Exactly the lines from the one that contains "extrude(amount=10)" to the one that contains "points = [vertex.co", both lines included, should be copied, and no others.

####

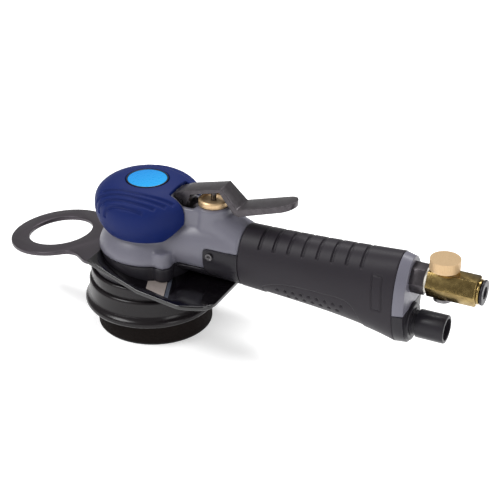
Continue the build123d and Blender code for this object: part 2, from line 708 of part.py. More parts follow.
def lever_form(drop, half_front, half_back, tip):
    """The lever's side outline, extruded across and cut to its plan."""
    with BuildPart() as piece:
        with BuildSketch(Plane.XZ):
            with BuildLine():
                Polyline(*[(x, z - drop) for x, z in LEVER_TOP + LEVER_FOOT], close=True)
            make_face()
        extrude(amount=12, both=True)
        with BuildSketch(Plane.XY.offset(80), mode=Mode.PRIVATE) as plan:
            with BuildLine():
                Polyline((15, -half_front), (54, -half_front), (68, -half_back), (tip - half_back, -half_back))
                RadiusArc((tip - half_back, -half_back), (tip - half_back, half_back), -half_back)
                Polyline((tip - half_back, half_back), (68, half_back), (54, half_front), (15, half_front),
                         (15, -half_front))
            make_face()
        extrude(plan.sketch, amount=40, mode=Mode.INTERSECT)
    return piece


with BuildPart() as lever:
    add(lever_form(0, LEVER_FRONT_HALF, LEVER_PADDLE_HALF, LEVER_TIP_X).part)
    hollow = lever_form(LEVER_SHEET, LEVER_FRONT_HALF - LEVER_SHEET, LEVER_PADDLE_HALF - LEVER_SHEET,
                        LEVER_TIP_X - LEVER_SHEET)
    add(hollow.part, mode=Mode.SUBTRACT)
    with BuildSketch(Plane.XZ):
        with Locations((PIVOT_X, PIVOT_Z)):
            Circle(PIN_R + RUN)
    extrude(amount=12, both=True, mode=Mode.SUBTRACT)
save(lever, "lever")

with BuildPart() as lever_bracket:
    with BuildSketch(Plane.XZ):
        with Locations((28.2, 90.2)):
            RectangleRounded(8.4, 11.0, 3)
        with Locations((30.4, 86.1)):
            Rectangle(13.2, 3.0)
        with Locations((PIVOT_X, PIVOT_Z)):
            Circle(PIN_R + 0.02, mode=Mode.SUBTRACT)
    extrude(amount=4.7, both=True)
save(lever_bracket, "lever_bracket")

with BuildPart() as lever_pin:
    with BuildSketch(Plane.XZ):
        with Locations((PIVOT_X, PIVOT_Z)):
            Circle(PIN_R)
    extrude(amount=6.9, both=True)
save(lever_pin, "lever_pin")

# ---------------------------------------------------------------- rubber grip
with BuildPart() as groove_tool:
    add(handle_solid(GRIP_FRONT, GRIP_BACK).part)
    add(handle_solid(GRIP_FRONT, GRIP_BACK, 1.0).part, mode=Mode.SUBTRACT)
    with BuildSketch(Plane.XZ):
        with Locations((0, 88)):
            with Locations(*[(GROOVE_FIRST + step * GROOVE_PITCH, 0) for step in range(GROOVE_COUNT)]):
                Rectangle(1.8, 32)
    extrude(amount=40, both=True, mode=Mode.INTERSECT)
with BuildPart() as handle_grip:
    add(handle_solid(GRIP_FRONT, GRIP_BACK).part)
    add(handle_solid(GRIP_FRONT, GRIP_BACK, GRIP_WALL).part, mode=Mode.SUBTRACT)
    add(groove_tool.part, mode=Mode.SUBTRACT)
save(handle_grip, "handle_grip")

# ---------------------------------------------------------------- rear end
half_width, half_height, middle = handle_section(GRIP_BACK)


def rear_form(shrink):
    """The short oval form behind the grip, slightly smaller at its back."""
    with BuildPart() as piece:
        for x, less in ((GRIP_BACK + CLEAR, 0.3), (CAP_BACK, shrink)):
            with BuildSketch(Plane.YZ.offset(x)):
                with Locations((0, middle)):
                    Ellipse(half_width - less, half_height - less)
        loft()
    return piece


with BuildPart() as end_cap:
    add(rear_form(1.8).part)
    add(slab((170, 190), (-40, 40), (CAP_SPLIT_Z, 100)).part, mode=Mode.INTERSECT)
    with BuildSketch(Plane.YZ.offset(170)):
        with Locations((0, INLET_Z)):
            Circle(8.2)
    extrude(amount=20, mode=Mode.SUBTRACT)
    with BuildSketch(Plane.YZ.offset(170)):
        with Locations((0, TUBE_Z)):
            Circle(12.4)
    extrude(amount=20, mode=Mode.SUBTRACT)
save(end_cap, "end_cap")

SOCKET_BACK = 181.6
with BuildPart() as dust_socket:
    add(rear_form(1.0).part)
    add(slab((170, 190), (-40, 40), (20, CAP_SPLIT_Z - CLEAR)).part, mode=Mode.INTERSECT)
    with BuildSketch(Plane.YZ.offset(GRIP_BACK + CLEAR)):
        with Locations((0, TUBE_Z)):
            Circle(11.9)
    extrude(amount=SOCKET_BACK - GRIP_BACK - CLEAR)
    fillet(dust_socket.edges().filter_by(GeomType.CIRCLE).group_by(Axis.X)[-1], 1.0)
    with BuildSketch(Plane.YZ.offset(170)):
        with Locations((0, TUBE_Z)):
            Circle(TUBE_SEAT_R + RUN)
    extrude(amount=20, mode=Mode.SUBTRACT)
    with BuildSketch(Plane.YZ.offset(175.4)):
        with Locations((0, TUBE_Z)):
            Circle(10.0)
    extrude(amount=2.4, mode=Mode.SUBTRACT)
save(dust_socket, "dust_socket")

with BuildPart() as dust_tube:
    with BuildSketch(Plane.YZ.offset(173.6)):
        with Locations((0, TUBE_Z)):
            Circle(TUBE_SEAT_R)
    extrude(amount=TUBE_NECK[0] - 173.6)
    with BuildSketch(Plane.YZ.offset(TUBE_NECK[0])):
        with Locations((0, TUBE_Z)):
            Circle(TUBE_R - 1.1)
    extrude(amount=TUBE_NECK[1] - TUBE_NECK[0])
    with BuildSketch(Plane.YZ.offset(TUBE_NECK[1])):
        with Locations((0, TUBE_Z)):
            Circle(TUBE_R)
    extrude(amount=TUBE_BACK - TUBE_NECK[1])
    fillet(dust_tube.edges().group_by(Axis.X)[-1], 0.8)
    with BuildSketch(Plane.YZ.offset(176)):
        with Locations((0, TUBE_Z)):
            Circle(TUBE_SEAT_R)
            Circle(8.0, mode=Mode.SUBTRACT)
    extrude(amount=1.2, mode=Mode.SUBTRACT)
    with BuildSketch(Plane.YZ.offset(170)):
        with Locations((0, TUBE_Z)):
            Circle(6.8)
    extrude(amount=40, mode=Mode.SUBTRACT)
save(dust_tube, "dust_tube")
tube_clip = lying(9.7, 8.02, 176.1, 177.1, TUBE_Z)
save(tube_clip, "tube_clip")

# ---------------------------------------------------------------- air inlet line
with BuildPart() as inlet_bushing:
    with BuildSketch(Plane.YZ.offset(160)):
        with Locations((0, INLET_Z)):
            Circle(AIR_R - 0.05)
    extrude(amount=14)
    with BuildSketch(Plane.YZ.offset(GRIP_BACK + CLEAR)):
        with Locations((0, INLET_Z)):
            Circle(8.1)
    extrude(amount=CAP_BACK + CLEAR - GRIP_BACK)
    with BuildSketch(Plane.YZ.offset(CAP_BACK + CLEAR)):
        with Locations((0, INLET_Z)):
            RegularPolygon(HEX_AF / 2, 6, major_radius=False)
    extrude(amount=BUSHING_BACK - CAP_BACK - CLEAR)
    with BuildSketch(Plane.YZ.offset(155)):
        with Locations((0, INLET_Z)):
            Circle(3.4)
    extrude(amount=26, mode=Mode.SUBTRACT)
    with BuildSketch(Plane.YZ.offset(178)):
        with Locations((0, INLET_Z)):
            Circle(5.0)
    extrude(amount=20, mode=Mode.SUBTRACT)
save(inlet_bushing, "inlet_bushing")
inlet_washer = lying(7.9, 5.1, BUSHING_BACK + 0.05, BUSHING_BACK + 1.45, INLET_Z)
save(inlet_washer, "inlet_washer")
inlet_screen = lying(4.9, 0, 178.05, 178.85, INLET_Z)
save(inlet_screen, "inlet_screen")

with BuildPart() as regulator_body:
    with BuildSketch(Plane.YZ.offset(BUSHING_BACK + 1.5)):
        with Locations((0, INLET_Z)):
            RegularPolygon(HEX_AF / 2, 6, major_radius=False)
    extrude(amount=REGULATOR_BACK - BUSHING_BACK - 1.5)
    chamfer(regulator_body.faces().sort_by(Axis.X)[-1].edges(), 0.7)
    with BuildSketch(Plane.YZ.offset(181)):
        with Locations((0, INLET_Z)):
            Circle(4.95)
    extrude(amount=BUSHING_BACK - 179)
    with BuildSketch(Plane.YZ.offset(175)):
        with Locations((0, INLET_Z)):
            Circle(3.2)
    extrude(amount=50, mode=Mode.SUBTRACT)
    with BuildSketch(Plane.YZ.offset(211)):
        with Locations((0, INLET_Z)):
            Circle(4.75)
    extrude(amount=20, mode=Mode.SUBTRACT)
    with BuildSketch(Plane.XY.offset(60)):
        with Locations((KNOB_X, 0)):
            Circle(KNOB_STEM_R + RUN)
    extrude(amount=40, mode=Mode.SUBTRACT)
save(regulator_body, "regulator_body")

with BuildPart() as regulator_knob:
    with BuildSketch(Plane.XY.offset(64)):
        with Locations((KNOB_X, 0)):
            Circle(KNOB_STEM_R)
    extrude(amount=21)
    with BuildSketch(Plane.XY.offset(84)):
        with Locations((KNOB_X, 0)):
            Circle(KNOB_R)
            with PolarLocations(KNOB_R + 0.15, 48):
                Circle(0.3, mode=Mode.SUBTRACT)
    extrude(amount=6.6)
    with BuildSketch(Plane.YZ.offset(KNOB_X - 6)):
        with Locations((0, INLET_Z)):
            Circle(2.6)
    extrude(amount=12, mode=Mode.SUBTRACT)
save(regulator_knob, "regulator_knob")
regulator_clip = washer(5.6, KNOB_STEM_R, 63.2, 65.2, KNOB_X)
save(regulator_clip, "regulator_clip")

with BuildPart() as inlet_collar:
    with BuildSketch(Plane.YZ.offset(REGULATOR_BACK + 0.05)):
        with Locations((0, INLET_Z)):
            Circle(7.6)
    extrude(amount=1.7)
    fillet(inlet_collar.edges().filter_by(GeomType.CIRCLE), 0.6)
    with BuildSketch(Plane.YZ.offset(210)):
        with Locations((0, INLET_Z)):
            Circle(4.75)
    extrude(amount=20, mode=Mode.SUBTRACT)
save(inlet_collar, "inlet_collar")

with BuildPart() as inlet_plug:
    with BuildSketch(Plane.YZ.offset(212)):
        with Locations((0, INLET_Z)):
            Circle(4.7)
    extrude(amount=10)
    with BuildSketch(Plane.YZ.offset(REGULATOR_BACK + 1.9)):
        with Locations((0, INLET_Z)):
            Circle(6.6)
    extrude(amount=PLUG_BACK - 1.3 - REGULATOR_BACK - 1.9)
    with BuildSketch(Plane.YZ.offset(PLUG_BACK - 1.4)):
        with Locations((0, INLET_Z)):
            Circle(7.7)
    extrude(amount=1.4)
    with BuildSketch(Plane.YZ.offset(PLUG_BACK)):
        with Locations((0, INLET_Z)):
            Circle(3.8)
    extrude(amount=-9, mode=Mode.SUBTRACT)
save(inlet_plug, "inlet_plug")
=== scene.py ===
# %% [markdown]
# An air-powered palm sander with a long handle. The rigid shapes come from the packed
# CAD model, which stays where it is. This lesson adds what a drawing leaves out: soft
# blends on the castings, moulded grooves and dimples, rounded edges, and a finish for
# every piece.

# %% Load the frame
import bpy
import bmesh
import json
import math
import numpy as np
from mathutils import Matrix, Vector


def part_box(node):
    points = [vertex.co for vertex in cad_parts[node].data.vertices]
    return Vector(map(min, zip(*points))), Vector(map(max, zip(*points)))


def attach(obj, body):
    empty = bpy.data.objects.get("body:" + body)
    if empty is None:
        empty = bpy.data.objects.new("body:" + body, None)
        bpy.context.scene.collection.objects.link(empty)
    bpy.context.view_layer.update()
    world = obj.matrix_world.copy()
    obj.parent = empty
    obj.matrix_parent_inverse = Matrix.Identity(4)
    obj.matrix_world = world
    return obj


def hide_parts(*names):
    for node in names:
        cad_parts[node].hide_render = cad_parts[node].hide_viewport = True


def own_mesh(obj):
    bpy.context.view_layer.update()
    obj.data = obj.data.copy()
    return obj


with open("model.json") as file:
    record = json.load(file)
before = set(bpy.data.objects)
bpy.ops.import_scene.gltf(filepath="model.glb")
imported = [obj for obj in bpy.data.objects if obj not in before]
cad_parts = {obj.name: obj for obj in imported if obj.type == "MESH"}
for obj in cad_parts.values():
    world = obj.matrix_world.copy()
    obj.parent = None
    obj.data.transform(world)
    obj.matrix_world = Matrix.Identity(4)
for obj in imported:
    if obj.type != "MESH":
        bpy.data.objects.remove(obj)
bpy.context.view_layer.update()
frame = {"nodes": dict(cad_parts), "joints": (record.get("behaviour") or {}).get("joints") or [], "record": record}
MM = 0.001
nodes = frame["nodes"]
scene = bpy.context.scene
scene.view_settings.view_transform = "Standard"
node_body = {}
for body_name, members in frame["record"]["behaviour"]["bodies"].items():
    for member in members:
        node_body[member] = body_name

# %% [markdown]
# The camera comes first, because everything else is judged through it. It looks down a
# third of a right angle from the tool's right-hand side, with a long lens, the way small
# tools are shown in a catalogue.

# %% Camera
AZIMUTH = math.radians(26.0)
ELEVATION = math.radians(29.0)
DISTANCE = 0.9315
LENS = 100.8
AIM = Vector((0.0492, 0.0467, 0.0367))
toward_camera = Vector((math.sin(AZIMUTH) * math.cos(ELEVATION),
                        -math.cos(AZIMUTH) * math.cos(ELEVATION),
                        math.sin(ELEVATION)))
camera_data = bpy.data.cameras.new("catalogue_camera")
camera_data.lens = LENS
camera_data.clip_end = 20.0      # metres, past the far edge of the floor
camera = bpy.data.objects.new("catalogue_camera", camera_data)
scene.collection.objects.link(camera)
camera.location = AIM + toward_camera * DISTANCE
camera.rotation_euler = (-toward_camera).to_track_quat("-Z", "Y").to_euler()
scene.camera = camera
print("camera at", [round(value, 3) for value in camera.location])

# %% [markdown]
# A white floor and a white sky give the plain catalogue background. Four broad area
# lights model the form: a key from the front left, a long strip overhead for the
# highlight along the handle, a low strip in front for the edges of the guard and skirt,
# and a weak fill from the right. Broad lights leave soft shadows and long highlights.

# %% Lights
SKY_STRENGTH = 0.34
TARGET = Vector((0.05, 0.0, 0.06))
world = bpy.data.worlds.new("white_room")
world.use_nodes = True
world.node_tree.nodes["Background"].inputs["Color"].default_value = (1.0, 1.0, 1.0, 1.0)
world.node_tree.nodes["Background"].inputs["Strength"].default_value = SKY_STRENGTH
scene.world = world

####

## ANSWER FOR THIS EXERCISE
    extrude(amount=10)
    with BuildSketch(Plane.YZ.offset(REGULATOR_BACK + 1.9)):
        with Locations((0, INLET_Z)):
            Circle(6.6)
    extrude(amount=PLUG_BACK - 1.3 - REGULATOR_BACK - 1.9)
    with BuildSketch(Plane.YZ.offset(PLUG_BACK - 1.4)):
        with Locations((0, INLET_Z)):
            Circle(7.7)
    extrude(amount=1.4)
    with BuildSketch(Plane.YZ.offset(PLUG_BACK)):
        with Locations((0, INLET_Z)):
            Circle(3.8)
    extrude(amount=-9, mode=Mode.SUBTRACT)
save(inlet_plug, "inlet_plug")
=== scene.py ===
# %% [markdown]
# An air-powered palm sander with a long handle. The rigid shapes come from the packed
# CAD model, which stays where it is. This lesson adds what a drawing leaves out: soft
# blends on the castings, moulded grooves and dimples, rounded edges, and a finish for
# every piece.

# %% Load the frame
import bpy
import bmesh
import json
import math
import numpy as np
from mathutils import Matrix, Vector


def part_box(node):
    points = [vertex.co for vertex in cad_parts[node].data.vertices]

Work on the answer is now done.